It's also guaranteed to intentionally kill innocents. It's also guaranteed not to be reversible in the case of mistake, and it's not the unique option to prevent repeat offenses. Using the messed up state of prisons to justify the death penalty is more an argument to improve prisons.

Quote :
"I agree with elusis on this point. A life sentence is effectively a death penalty and perhaps even more cruel."


It's only "effectively" a death penalty insofar as you ignore all differences between the two. Life sentences are reversible as new evidence (or political circumstances, in cases) becomes available. Also you prevent the government from the tricky business of executing its own citizens. Also you avoid killing people in cases where it fails to serve an identified purpose. It's up to you to identify that purpose, whatever it is, but the ends the death penalty serve must justify it. In other words, it needs to be outrageously effective (at whatever you're claiming it's effective for) in order to be justified (and it's up to you to explain the effectiveness of punishments, under your view).

Prison is cruel, as you point out, but justifiable insofar as you must keep violent offenders separated from society (the benefit is so obvious that the cruelty of prison is justified). Nobody has justified the death penalty yet; the most compelling justification so far has been that our prisons are messed up, and rather than fixing them we should simply kill people instead.

Quote :
"What argument can be made for any punishment fitting any crime? It's fairly arbitrary and defined by societal norms."
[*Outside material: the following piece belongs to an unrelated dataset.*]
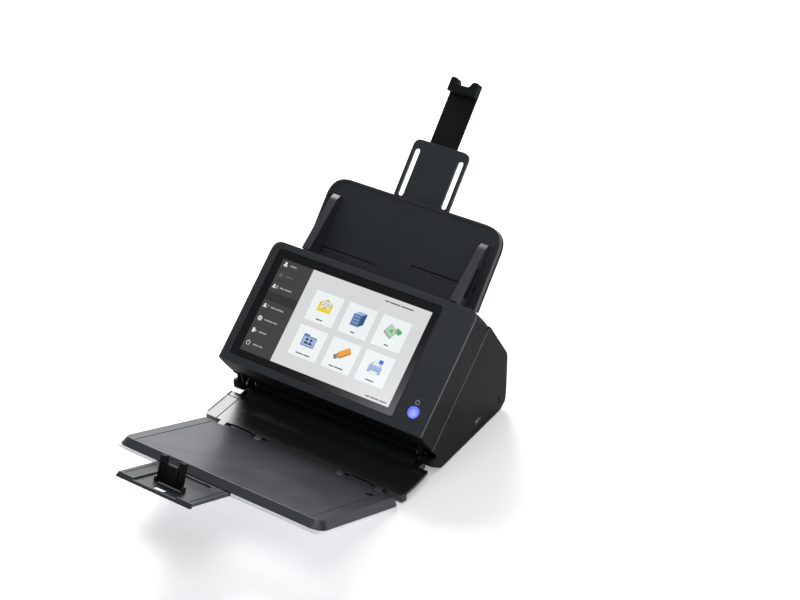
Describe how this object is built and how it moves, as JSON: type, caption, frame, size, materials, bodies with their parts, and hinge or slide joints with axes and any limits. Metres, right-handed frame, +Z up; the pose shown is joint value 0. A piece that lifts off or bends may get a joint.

A moment ago you were telling me the death penalty is THE "just punishment" for certain crimes; now you're telling me the assignment of a punishment is arbitrary and defined by social norms. I'm going to need to ask you to define "just", or at least to sketch for me how it interacts with the world, in your view, because I have no idea how to make sense of what you're saying anymore.

Quote :
"How do we know a small fine is an appropriate punishment for a minor offense?"


Punishments in general serve a few purposes. They can serve as a deterrent, for instance. Or they could serve to help offset the cost of the infraction itself, if any such cost was incurred. There are plenty of reasonable measurements and purposes relevant to punishments; the reason why so many people oppose the death penalty is because it's not a very effective punishment from the standpoint of social intervention. If intervening on our citizens with our legal system is justified by the positive benefits of such an intervention (such as jailing a serial killer, lowering violent crime), then it's justified based solely on the consequences. You need to demonstrate that the consequences of the death penalty are "worth it" in a societal sense. Otherwise, other punishments will do, because they are more effective AND more ethical.

Of course, to determine this, you're going to have to bite the bullet and commit to some notion of justice or other and explain how punishments can serve it. So far you've basically argued: "The death penalty is obviously just because some people want it for some crimes, and punishments are all arbitrary anyway so people feeling like this makes it right." Even if I were a supporter of the death penalty I would not accept that argument.

Quote :
"The death penalty is the only way to revoke the right of life that all people have innately but give up when they commit offenses against the right of life of others."


A moment ago you claimed that life in prison was "effectively" the death penalty. Now you're arguing the death penalty is the "only way" to revoke the right of life. You're going to have to commit to one position or the other.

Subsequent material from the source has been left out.